* **TO BE DONE**
Quote the whole listing word for word, please.

* **MATERIAL**
/---

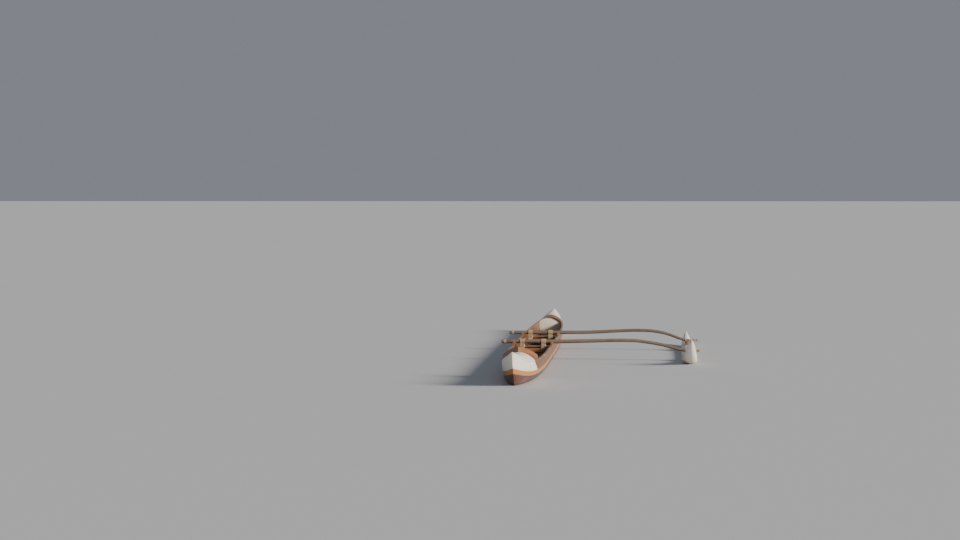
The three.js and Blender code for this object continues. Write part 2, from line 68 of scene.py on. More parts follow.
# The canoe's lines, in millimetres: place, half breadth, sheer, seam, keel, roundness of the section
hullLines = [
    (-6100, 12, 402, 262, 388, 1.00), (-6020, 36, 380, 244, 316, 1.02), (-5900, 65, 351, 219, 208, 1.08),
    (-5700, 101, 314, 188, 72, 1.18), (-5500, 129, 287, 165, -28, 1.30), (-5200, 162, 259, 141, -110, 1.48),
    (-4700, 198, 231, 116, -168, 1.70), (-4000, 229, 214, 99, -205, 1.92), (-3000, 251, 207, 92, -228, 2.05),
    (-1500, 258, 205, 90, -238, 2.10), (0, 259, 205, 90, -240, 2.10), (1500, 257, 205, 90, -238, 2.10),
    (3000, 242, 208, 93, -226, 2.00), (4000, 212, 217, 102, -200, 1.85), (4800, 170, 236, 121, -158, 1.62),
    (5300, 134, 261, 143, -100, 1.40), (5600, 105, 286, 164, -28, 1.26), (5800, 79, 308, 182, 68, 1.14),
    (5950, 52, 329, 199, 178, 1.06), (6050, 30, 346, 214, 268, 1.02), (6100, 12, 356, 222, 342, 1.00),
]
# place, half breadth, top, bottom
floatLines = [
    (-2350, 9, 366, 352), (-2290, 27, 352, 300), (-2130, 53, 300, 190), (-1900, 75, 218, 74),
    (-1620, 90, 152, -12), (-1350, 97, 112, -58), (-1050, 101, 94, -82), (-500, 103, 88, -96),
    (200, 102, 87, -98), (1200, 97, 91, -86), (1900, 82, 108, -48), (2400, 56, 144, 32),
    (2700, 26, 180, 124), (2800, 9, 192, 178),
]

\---

* **PROBLEM SOLUTION**
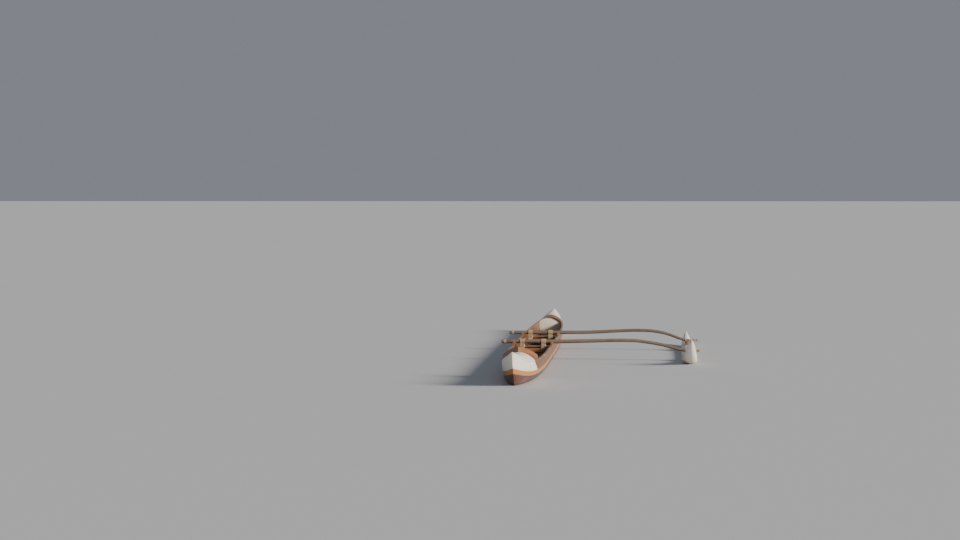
The three.js and Blender code for this object continues. Write part 2, from line 68 of scene.py on. More parts follow.
# The canoe's lines, in millimetres: place, half breadth, sheer, seam, keel, roundness of the section
hullLines = [
    (-6100, 12, 402, 262, 388, 1.00), (-6020, 36, 380, 244, 316, 1.02), (-5900, 65, 351, 219, 208, 1.08),
    (-5700, 101, 314, 188, 72, 1.18), (-5500, 129, 287, 165, -28, 1.30), (-5200, 162, 259, 141, -110, 1.48),
    (-4700, 198, 231, 116, -168, 1.70), (-4000, 229, 214, 99, -205, 1.92), (-3000, 251, 207, 92, -228, 2.05),
    (-1500, 258, 205, 90, -238, 2.10), (0, 259, 205, 90, -240, 2.10), (1500, 257, 205, 90, -238, 2.10),
    (3000, 242, 208, 93, -226, 2.00), (4000, 212, 217, 102, -200, 1.85), (4800, 170, 236, 121, -158, 1.62),
    (5300, 134, 261, 143, -100, 1.40), (5600, 105, 286, 164, -28, 1.26), (5800, 79, 308, 182, 68, 1.14),
    (5950, 52, 329, 199, 178, 1.06), (6050, 30, 346, 214, 268, 1.02), (6100, 12, 356, 222, 342, 1.00),
]
# place, half breadth, top, bottom
floatLines = [
    (-2350, 9, 366, 352), (-2290, 27, 352, 300), (-2130, 53, 300, 190), (-1900, 75, 218, 74),
    (-1620, 90, 152, -12), (-1350, 97, 112, -58), (-1050, 101, 94, -82), (-500, 103, 88, -96),
    (200, 102, 87, -98), (1200, 97, 91, -86), (1900, 82, 108, -48), (2400, 56, 144, 32),
    (2700, 26, 180, 124), (2800, 9, 192, 178),
]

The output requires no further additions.